Check point: Before you click 'order', ask yourself: can these panels physically get to the work area? If the answer includes 'stairs', 'elevator', or 'tight hallway', you need to plan for that. Add it to the job schedule. Account for the labor.
Step 6: Cross-Reference Your Order Against Any Other Finishes On Site
If you're working in a commercial space that's going to have a paint job (like a Benjamin Moore paint store or showroom), the wall panels will meet the painted walls somewhere. That transition point is where you'll use J-trim or a transition strip.
But here's the hiccup: the depth of the drywall + paint build-up at that transition might be different from the standard wall depth you measured earlier. If the painter builds up three coats of heavy commercial paint, the panel-to-drywall transition becomes a 1/4-inch step that looks sloppy.
Check point: Talk to the GC or the other trades. Ask the painter: 'How much build-up do your coatings create?' If they don't know (which happens), account for 1/8 inch per heavy coat.
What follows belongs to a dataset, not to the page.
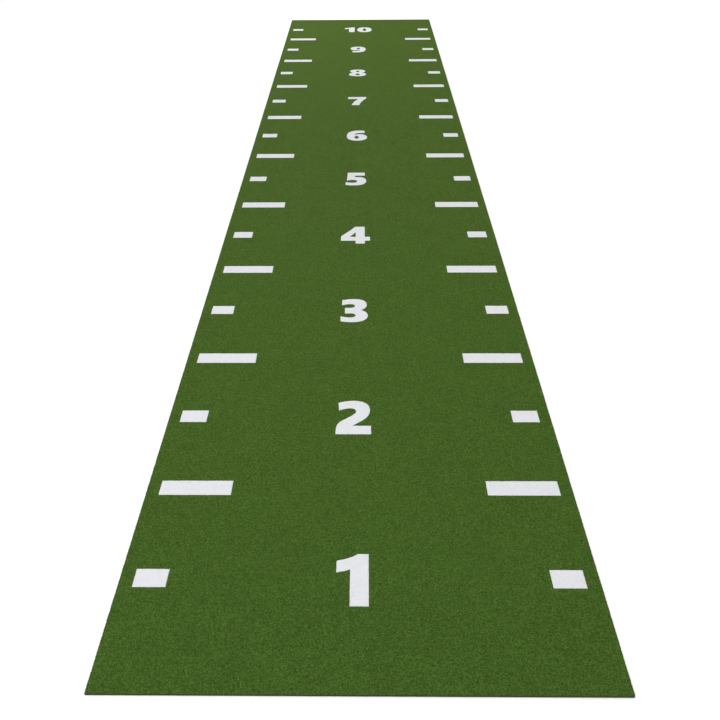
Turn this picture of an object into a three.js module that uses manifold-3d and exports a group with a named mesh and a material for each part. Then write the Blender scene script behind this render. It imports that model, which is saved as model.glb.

Adjust your J-trim depth or plan for a transition strip.
I learned this the hard way on a job where the Benjamin Moore paint crew had already finished. The step between my panel and their painted wall was enough to trip a building inspector. Had to re-order deeper trim. (Note to self: coordinate with painters before ordering materials.)
Step 7: Mock Up a 4x4 Section Before You Do the Whole Room
You've verified all the numbers. The panels and trims are on site. Everything should fit perfectly, right?
Don't trust it until you've mocked it up.
Take one panel and one piece of J-trim. Cut a 4-foot section of each. Install them together on the actual wall surface (or a scrap of the substrate). Check:
- Does the panel seat fully in the J-channel?
- Is there enough expansion gap (about 1/8 inch at each end)?